Paul A. Bailly was an outstanding exploration geologist and mining company executive during a career that stretched from 1952 to 1996. The broad scope of his important contributions to the mining industry includes numerous significant mineral discoveries, new exploration philosophy, and important additions to the mineral exploration literature.
As President of Bear Creek Mining Company, the U.S. exploration subsidiary of Kennecott Copper, from 1961 to 1967, Paul Bailly directed six exploration districts in the United States, a porphyry copper-molybdenum geology research unit, a new group pioneering the application of computers to reserve estimation and discovery probability, and a deep-ocean nodules exploration and research team.

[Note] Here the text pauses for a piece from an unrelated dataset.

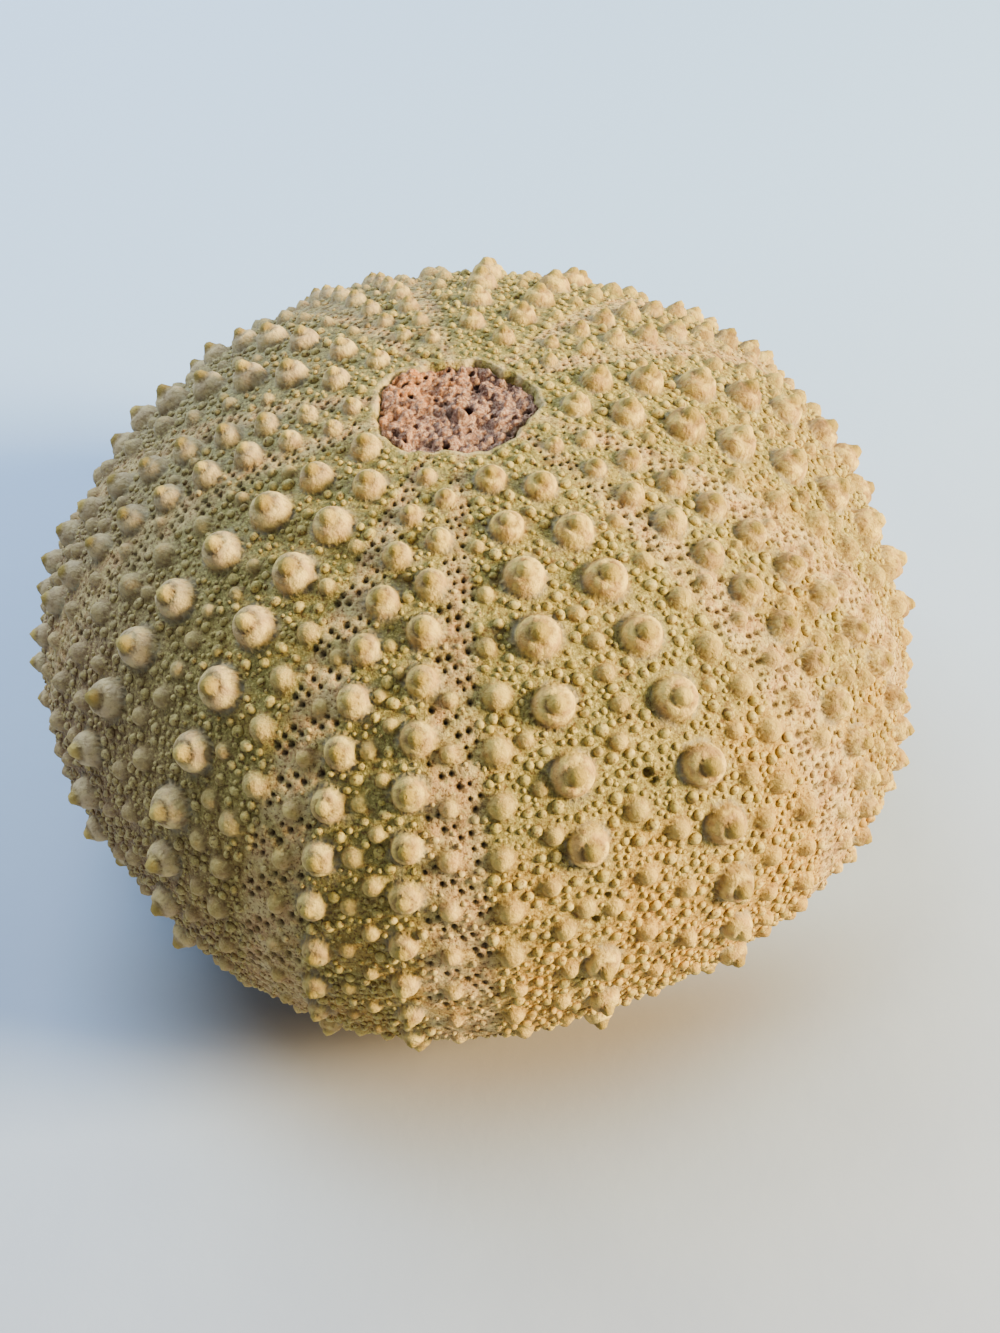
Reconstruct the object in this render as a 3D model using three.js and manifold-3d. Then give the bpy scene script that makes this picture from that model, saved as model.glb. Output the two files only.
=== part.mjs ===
// Fossil sea urchin: the domed test (shell) of a regular echinoid, filled with cemented rock.
// Millimetres, +Z up. The origin is under the centre, on the plane that the test rests on.
import * as THREE from 'three';
import { mergeVertices } from 'three/addons/utils/BufferGeometryUtils.js';
import Module from 'manifold-3d';

// Driving dimensions of the test.
const RADIUS = 28;              // mean radius at the ambitus, the widest level
const AMBITUS_Z = 12;           // height of the ambitus above the resting plane
const DOME_RISE = 20.1;         // from the ambitus to where the dome would close
const BASE_DROP = 13.6;         // from the ambitus to where the underside would close
const DOME_POWER = 2.084;       // superellipse powers of the two halves of the section
const BASE_POWER = 2.216;
const PENTAGON_BULGE = 0.018;   // the five ambulacra stand proud by this share of the radius
const FULL_BULGE_RADIUS = 25.2; // radius from which the bulge has its full size
const AMBULACRUM_TURN = -13.16; // degrees from -Y to the middle of the front ambulacrum

// Apical opening on top and mouth opening underneath, both filled with rock.
const APICAL_RADIUS = 4.7;
const APICAL_WALL_LEAN = 0.8;   // how much narrower the fill is than the rim
const APICAL_FILL_SINK = 0.9;   // depth of the fill below the rim
const APICAL_FILL_RISE = 0.3;   // how much the fill rises to its middle
const FLAT_OUTER_RADIUS = 14.6; // flat ring that the test rests on
const FLAT_INNER_RADIUS = 10.4;
const MOUTH_RADIUS = 8.4;
const MOUTH_LIP_Z = 0.9;
const MOUTH_WALL_LEAN = 0.6;
const MOUTH_FILL_Z = 1.9;
const MOUTH_FILL_RISE = 0.4;

// Facets of the body.
const SECTORS = 36;
const DOME_ROWS = 8;
const BASE_ROWS = 3;

const ZONES = 5;                // ambulacra, with an interambulacrum after each
const ZONE_STEP = 360 / ZONES;  // degrees
const ARC_STEP = 0.001;         // steps of the section's parameter when an arc is measured
const TURN_STEP = 0.01;         // steps when a normal is worked out

// Tubercles: two columns in each of the ten zones, alternating from side to side.
// A column's tubercles follow each other by a step that grows away from the apex.
const TUBERCLE_SINK = 0.7;
const INTERAMBULACRAL = {
  start: 6.4, firstStep: 1.38, stepGrowth: 0.024, lastStep: 1.9, end: 44, halfAngle: 8.7,
  sides: 5, baseRadius: 1.6, topRadius: 0.7, height: 0.9, knob: 0.4,
};
const AMBULACRAL = {
  start: 6.3, firstStep: 1.24, stepGrowth: 0.005, lastStep: 1.45, end: 34, halfAngle: 5.2,
  sides: 4, baseRadius: 1.25, topRadius: 0.5, height: 0.7, knob: 0.3,
};
const YOUNG_SIZE = 0.7;         // size of the tubercles nearest the apex, against full size
const FULL_SIZE_ARC = 14;       // arc from the apex at which they reach full size
const LOWER_SIZE = 0.75;        // size of the lowest tubercles, against full size
const SHRINK_START_ARC = 28;    // arcs between which they shrink towards the underside
const SHRINK_END_ARC = 42;

const wasm = await Module();
wasm.setup();

const DEGREE = Math.PI / 180;

// Half section of the outside, by arc parameter u: 0 at the apex, 1 at the ambitus, 2 at the lower pole.
function section(u) {
  const upper = u <= 1;
  const turn = (upper ? 1 - u : u - 1) * Math.PI / 2;
  const power = 2 / (upper ? DOME_POWER : BASE_POWER);
  const rise = Math.pow(Math.sin(turn), power) * (upper ? DOME_RISE : -BASE_DROP);
  return new THREE.Vector2(RADIUS * Math.pow(Math.max(Math.cos(turn), 0), power), AMBITUS_Z + rise);
}

// The five-sided bulge fades out over the resting ring and over the apex.
function bulge(radius, angle) {
  const fade = THREE.MathUtils.smoothstep(radius, FLAT_OUTER_RADIUS, FULL_BULGE_RADIUS);
  return 1 + PENTAGON_BULGE * fade * Math.cos(ZONES * (angle - AMBULACRUM_TURN * DEGREE));
}

// Angle runs from -Y towards +X.
function surfacePoint(u, angle) {
  const p = section(u);
  const radius = p.x * bulge(p.x, angle);
  return new THREE.Vector3(radius * Math.sin(angle), -radius * Math.cos(angle), p.y);
}

function surfaceNormal(u, angle) {
  const down = surfacePoint(u + TURN_STEP, angle).sub(surfacePoint(u - TURN_STEP, angle));
  const round = surfacePoint(u, angle + TURN_STEP).sub(surfacePoint(u, angle - TURN_STEP));
  return down.cross(round).normalize();
}

// Parameter u at a given arc length from the apex.
function parameterAtArc(arc) {
  let u = 0;
  let run = 0;
  while (run < arc && u < 2) {
    run += section(u + ARC_STEP).distanceTo(section(u));
    u += ARC_STEP;
  }
  return u;
}

// Parameter u at which the dome reaches a radius.
function parameterAtRadius(radius) {
  return 1 - Math.acos(Math.pow(radius / RADIUS, DOME_POWER / 2)) * 2 / Math.PI;
}

// Parameter u at which the underside reaches the resting plane.
function parameterAtRest() {
  return 1 + Math.asin(Math.pow(AMBITUS_Z / BASE_DROP, BASE_POWER / 2)) * 2 / Math.PI;
}

function bodyGeometry() {
  const rim = parameterAtRadius(APICAL_RADIUS);
  const rest = parameterAtRest();
  const rimZ = section(rim).y;
  const dome = Array.from({ length: DOME_ROWS + 1 }, (_, i) => section(rim + (1 - rim) * i / DOME_ROWS));
  const baseStep = (rest - 1) / BASE_ROWS;
  const base = Array.from({ length: BASE_ROWS - 1 }, (_, i) => section(1 + baseStep * (i + 1)));
  const profile = [
    new THREE.Vector2(0, rimZ - APICAL_FILL_SINK + APICAL_FILL_RISE),
    new THREE.Vector2(APICAL_RADIUS - APICAL_WALL_LEAN, rimZ - APICAL_FILL_SINK),
    ...dome,
    ...base,
    new THREE.Vector2(FLAT_OUTER_RADIUS, 0),
    new THREE.Vector2(FLAT_INNER_RADIUS, 0),
    new THREE.Vector2(MOUTH_RADIUS, MOUTH_LIP_Z),
    new THREE.Vector2(MOUTH_RADIUS - MOUTH_WALL_LEAN, MOUTH_FILL_Z),
    new THREE.Vector2(0, MOUTH_FILL_Z + MOUTH_FILL_RISE),
  ];
  const geometry = new THREE.LatheGeometry(profile.reverse(), SECTORS);
  geometry.rotateX(Math.PI / 2);
  const position = geometry.attributes.position;
  for (let i = 0; i < position.count; i += 1) {
    const x = position.getX(i);
    const y = position.getY(i);
    const scale = bulge(Math.hypot(x, y), Math.atan2(x, -y));
    position.setXY(i, x * scale, y * scale);
  }
  return geometry;
}

// One tubercle: a low boss with a small knob, its axis along +Y, sunk a little into the body.
function tubercleGeometry(zone, size) {
  const profile = [
    new THREE.Vector2(0, -TUBERCLE_SINK),
    new THREE.Vector2(zone.baseRadius * size, -TUBERCLE_SINK),
    new THREE.Vector2(zone.topRadius * size, zone.height * size),
    new THREE.Vector2(0, (zone.height + zone.knob) * size),
  ];
  return new THREE.LatheGeometry(profile, zone.sides);
}

function toSolid(geometry) {
  const bare = geometry.clone();
  bare.deleteAttribute('normal');
  bare.deleteAttribute('uv');
  const merged = mergeVertices(bare, 1e-4);
  return new wasm.Manifold(new wasm.Mesh({
    numProp: 3,
    vertProperties: new Float32Array(merged.attributes.position.array),
    triVerts: new Uint32Array(merged.index.array),
  }));
}

function toGeometry(solid) {
  const mesh = solid.getMesh();
  const geometry = new THREE.BufferGeometry();
  geometry.setAttribute('position', new THREE.BufferAttribute(mesh.vertProperties, 3));
  geometry.setIndex(new THREE.BufferAttribute(mesh.triVerts, 1));
  return geometry;
}

function tubercleSize(zone, arc) {
  const youngArc = Math.min(arc, FULL_SIZE_ARC);
  const young = THREE.MathUtils.mapLinear(youngArc, zone.start, FULL_SIZE_ARC, YOUNG_SIZE, 1);
  const lower = THREE.MathUtils.smoothstep(arc, SHRINK_START_ARC, SHRINK_END_ARC);
  return young * THREE.MathUtils.lerp(1, LOWER_SIZE, lower);
}

function placedTubercle(zone, middle, side, arc) {
  const size = tubercleSize(zone, arc);
  const u = parameterAtArc(arc);
  const angle = (middle + side * zone.halfAngle) * DEGREE;
  const normal = surfaceNormal(u, angle);
  const turn = new THREE.Quaternion().setFromUnitVectors(new THREE.Vector3(0, 1, 0), normal);
  const place = new THREE.Matrix4().compose(surfacePoint(u, angle), turn, new THREE.Vector3(1, 1, 1));
  return toSolid(tubercleGeometry(zone, size).applyMatrix4(place));
}

// Both columns of one zone: each tubercle is on the other side from the one before.
function zoneTubercles(zone, middle) {
  const solids = [];
  let side = -1;
  let arc = zone.start;
  while (arc < zone.end) {
    solids.push(placedTubercle(zone, middle, side, arc));
    arc += Math.min(zone.firstStep + zone.stepGrowth * arc, zone.lastStep);
    side = -side;
  }
  return solids;
}

function urchinTest() {
  let solid = toSolid(bodyGeometry());
  for (let i = 0; i < ZONES; i += 1) {
    const ambulacrum = AMBULACRUM_TURN + ZONE_STEP * i;
    const tubercles = zoneTubercles(AMBULACRAL, ambulacrum);
    tubercles.push(...zoneTubercles(INTERAMBULACRAL, ambulacrum + ZONE_STEP / 2));
    for (const tubercle of tubercles) solid = solid.add(tubercle);
  }
  const material = new THREE.MeshStandardMaterial({ color: 0xac966d, roughness: 0.85, metalness: 0 });
  const mesh = new THREE.Mesh(toGeometry(solid), material);
  mesh.name = 'urchin_test';
  return mesh;
}

const fossil = new THREE.Group();
fossil.add(urchinTest());

export default fossil;
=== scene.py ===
import math

import bpy
import numpy as np
from mathutils import Matrix, Vector, geometry, kdtree


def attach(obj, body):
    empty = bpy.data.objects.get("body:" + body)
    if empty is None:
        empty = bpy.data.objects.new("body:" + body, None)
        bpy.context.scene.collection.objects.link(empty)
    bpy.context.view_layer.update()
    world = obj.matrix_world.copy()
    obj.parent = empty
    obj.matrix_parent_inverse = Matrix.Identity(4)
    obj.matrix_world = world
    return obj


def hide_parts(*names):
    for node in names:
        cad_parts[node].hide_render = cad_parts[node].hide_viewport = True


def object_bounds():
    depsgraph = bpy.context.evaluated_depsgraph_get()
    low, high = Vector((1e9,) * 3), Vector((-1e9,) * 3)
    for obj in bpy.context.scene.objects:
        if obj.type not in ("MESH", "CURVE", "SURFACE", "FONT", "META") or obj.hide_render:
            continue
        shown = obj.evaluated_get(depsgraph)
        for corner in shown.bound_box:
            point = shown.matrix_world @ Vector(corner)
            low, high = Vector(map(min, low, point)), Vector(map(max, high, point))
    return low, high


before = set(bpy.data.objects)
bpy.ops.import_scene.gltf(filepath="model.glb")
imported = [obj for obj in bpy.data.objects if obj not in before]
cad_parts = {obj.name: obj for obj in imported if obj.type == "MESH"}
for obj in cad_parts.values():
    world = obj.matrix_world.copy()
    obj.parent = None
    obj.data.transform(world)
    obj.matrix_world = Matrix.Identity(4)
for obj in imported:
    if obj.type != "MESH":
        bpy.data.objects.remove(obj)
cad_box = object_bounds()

MM = 0.001
WIDTH = (cad_box[1].x - cad_box[0].x) / MM

# The test's section, as in the CAD model.
RADIUS = 0.4906 * WIDTH
AMBITUS_Z = 0.4286 * RADIUS
DOME_RISE = 0.718 * RADIUS
BASE_DROP = 0.4857 * RADIUS
DOME_POWER = 2.084
BASE_POWER = 2.216
PENTAGON_BULGE = 0.018
AMBULACRUM_TURN = math.radians(-13.16)
BULGE_START = 0.5               # share of the radius where the five-sided bulge begins
BULGE_FULL = 0.9                # and where it is full
FIFTH = math.radians(72)
SECTION_STEPS = 700             # points down each half of the section
REST_BLEND = 0.5                # softness of the turn from the underside to the ground at its foot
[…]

During his years at the helm, Bear Creek discovered important copper ore deposits in Arizona and Alaska, a copper-nickel deposit in Minnesota, lead deposits in Missouri, a new type of copper-silver deposit in Montana, and a large, high-grade manganese-cobalt nodules field in the Pacific Ocean.
In 1968, Paul Bailly joined Occidental Petroleum Corp., tasked with creating an international mining division, Oxymin, which he led as President through 1983. Under his leadership, Oxymin discovered zinc deposits in Tennessee and developed in-situ leaching of two near-surface copper oxide deposits in Nevada and New Mexico and of a deep copper oxide body in Arizona. The Canadian subsidiary discovered the McClean Lake high-grade uranium deposit in Saskatchewan, and the Australian subsidiary discovered a new gold orebody near Kalgoorlie. Oxymin was the operating partner of the Candelaria silver heap-leach mine and the major financial partner of the Alligator Ridge gold heap-leach mine, both in Nevada.In 1984, Bailly joined Fulcrum Management as President. Fulcrum was the managing company of a venture capital group focused on investing in new gold mining ventures. Investments were made in 12 projects in the United States, Canada, and Australia, and six mines were successfully developed—a "first" in venture capital mine financing.
Paul Bailly was awarded the degrees of Geological Engineer by the University of Nancy, France, and Ph.D. in mineral deposits by Stanford University. He was active in professional societies throughout his career and was President of the Society of Economic Geologists in 1981 and of the Geological Society of America in 1983. He authored 26 papers on mineral resources, exploration management, and public land laws. He served on four committees on mineral problems of the National Academy of Sciences, including the seminal COMRATE Committee on Mineral Resources and the Environment. In 1993, AIME honored Bailly with its Mineral Economics award, and in 1979, he received the SME Jackling Award for “his leadership in bringing a quantitative rationality to mineral exploration, the impact of his efforts on mineral policy issues, and his effective managerial role in major mineral discoveries.“
Throughout his career, Paul Bailly demonstrated an exceptional ability to innovate and to organize, motivate, and lead successful teams of mineral explorationists, mine developers, researchers, and investors.